Natural Gas & LNG Trade in the Americas

Wolfgang Meinhart / CC BY-SA 3.0

The surge in US natural gas production as a result of the shale boom has implications for gas and LNG markets all over the world. In Latin America, many countries will face challenges in meeting demand for natural gas, but changing market conditions, opportunities for integration and new technologies present key opportunities for the region, according to participants at a natural gas workshop co-hosted by the Inter-American Dialogue and the Inter-American Development Bank in Washington, DC.

Eight years ago, the United States was expected to be a natural gas importer of last resort. But today, thanks to the shale gas revolution, the US is poised to become a major gas exporter. In order to facilitate US exports, pipelines to Mexico and liquefied natural gas (LNG) export terminals are currently undergoing construction at a previously unprecedented rate. LNG facilities once designed to receive imports are now being converted to export terminals.

Global LNG demand is projected to reach approximately 513 Bcm by 2020, with around 68% of incremental supply coming from the US and Australia, according to Liliana Díaz, Senior Managing Consultant at the Berkeley Research Group. Díaz noted that Asia will drive demand for LNG to 2020, with China and India/South Asia expected to represent 123 Bcm, or 66%, of global incremental demand. By 2020, 163 Bcm of supply will flow from 23 new liquefaction plants.

In 2013, South America had a total demand for LNG almost on par with China, with the majority of purchases on a spot and short-term basis, not underpinned by traditional 20 year contracts. Benjamin Gage, Director of Global LNG at IHS, contended that importers such as Argentina and Brazil, which are accustomed to short-term spot purchases, will benefit from a spot market flush with natural gas. Increased supply from the US and Australia together with less than expected demand from Chinese and European markets will create favorable conditions for these importers.
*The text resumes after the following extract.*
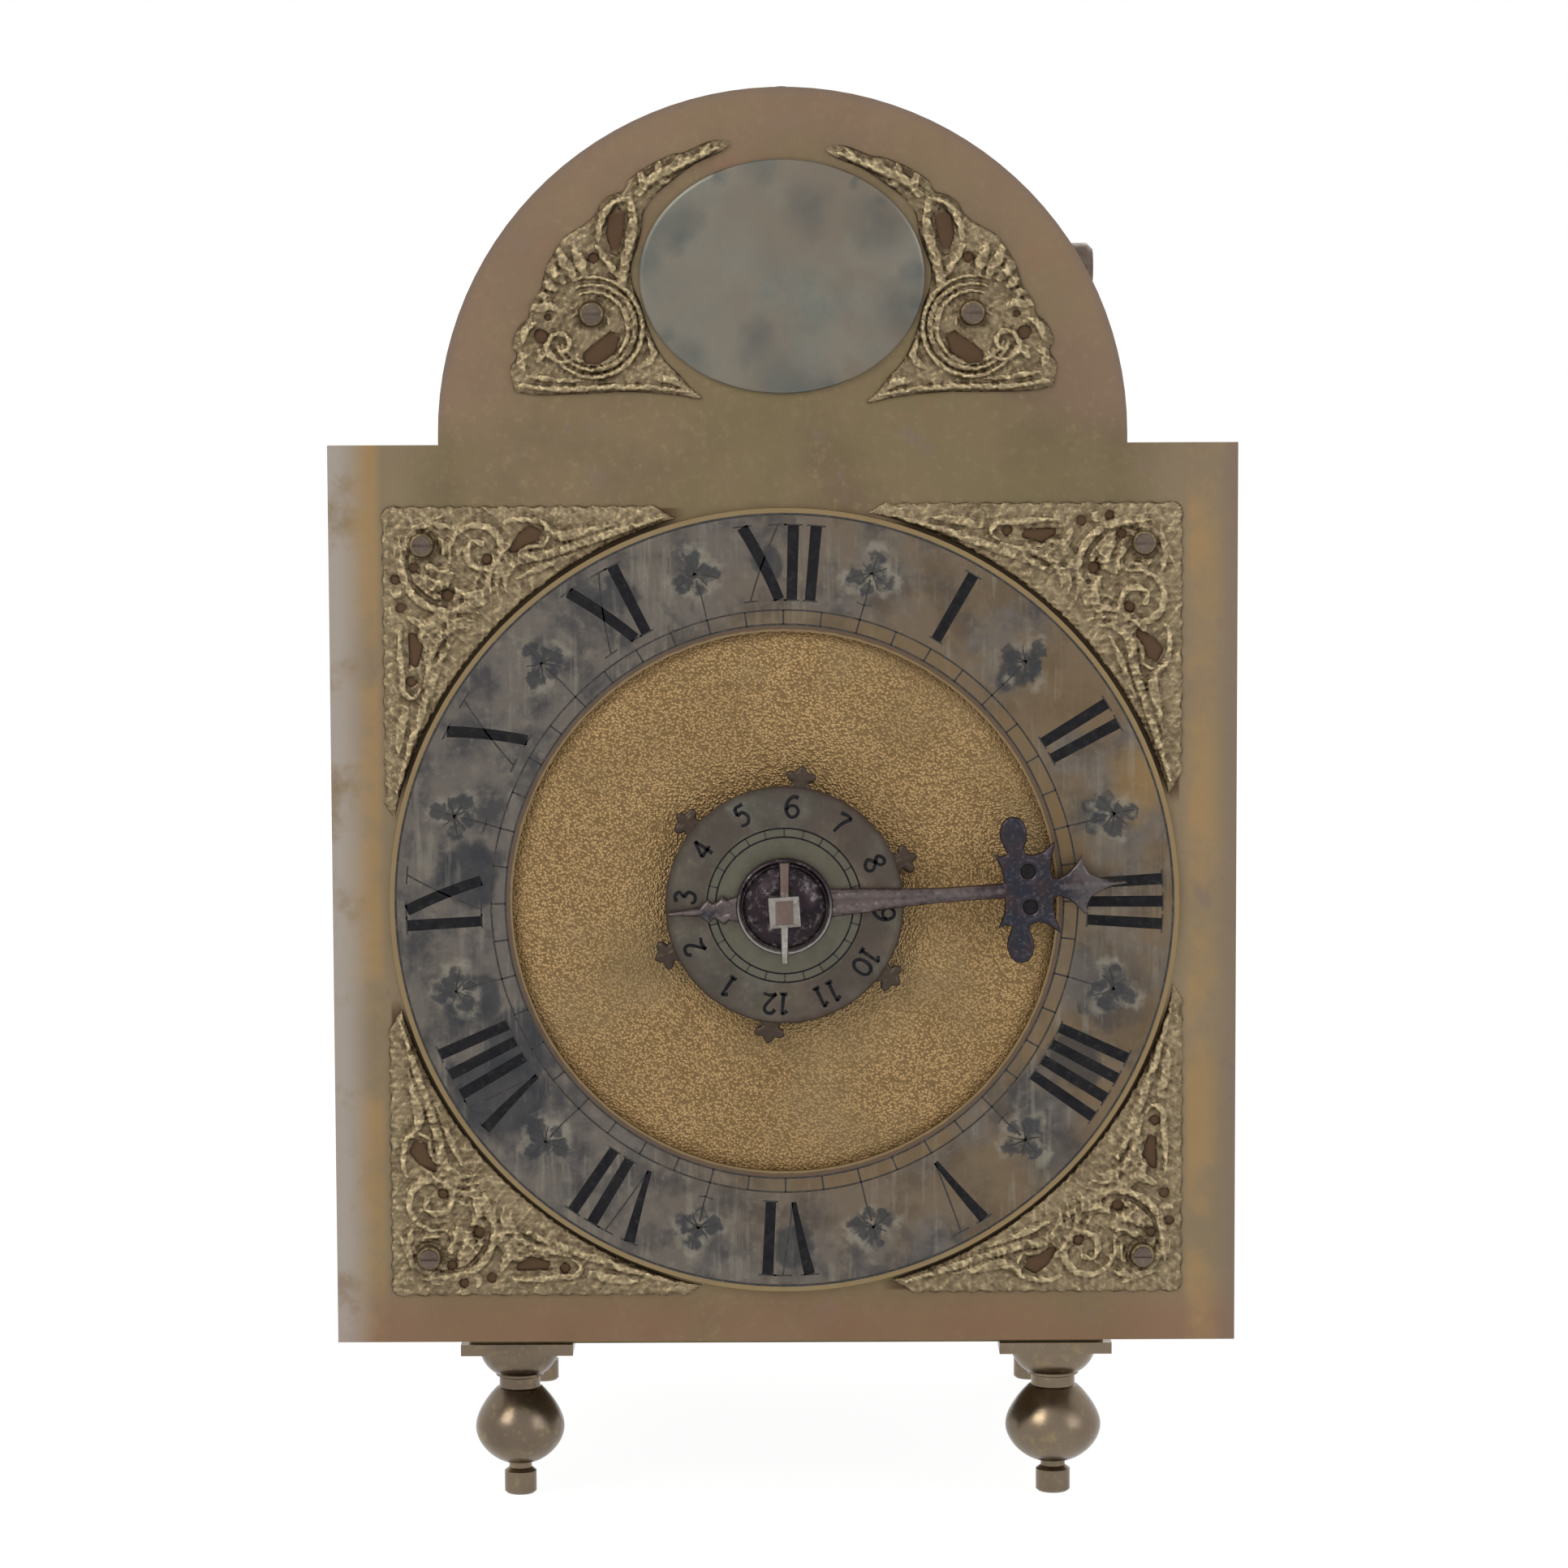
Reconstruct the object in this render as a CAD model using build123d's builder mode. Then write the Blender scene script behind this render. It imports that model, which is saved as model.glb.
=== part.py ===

IMG_7871While Brazil’s investment in gas fired power is likely to grow, the country’s ultimate demand for LNG will be determined by the ability of hydroelectric power plants to meet demand for electricity. Argentina has had a gas market supply deficit for some time, with gas imports often diverted from the industrial sector and allocated almost entirely to the country’s residential sector. Chile is an exception, according to Gage, as it is the only nation in the region that can currently afford to pay for long-term LNG contracts. Natural gas is extremely important to the country’s electricity matrix, accounting for almost 48% of power generation in 2014.

Though Central American and Caribbean markets make up only a small fraction of global gas and LNG trade, displacing the region’s dependence on  fuel oil and diesel for power generation with natural gas could cut electricity prices in half.  The Caribbean, followed by Central America, pays the highest electricity prices in the Western Hemisphere. Ramón Espinasa, Lead Oil and Gas Specialist at the Inter-American Development Bank, stated that the primary strategy for growing gas supply to the Caribbean is focused on large gasification plants and smaller vessels with compressed natural gas or LNG to supply neighboring countries. For Central America, he noted the possibility of creating two gas hubs, one for the northern triangle and a second in Panama for southern Central America.

Workshop participants concluded that Latin American countries have a diverse set of options for growing gas imports. Importing countries in South America will likely benefit from low LNG spot prices to help meet demand for power generation. The Caribbean and Central America face larger obstacles, principally the capital costs necessary to cover import projects, however private sector investment could help mobilize regional integration and facilitate larger volumes of gas trade.

Findings from the workshop will be incorporated into the Dialogue’s forthcoming working paper on the impact of the North American energy boom on natural gas and LNG markets in Latin America.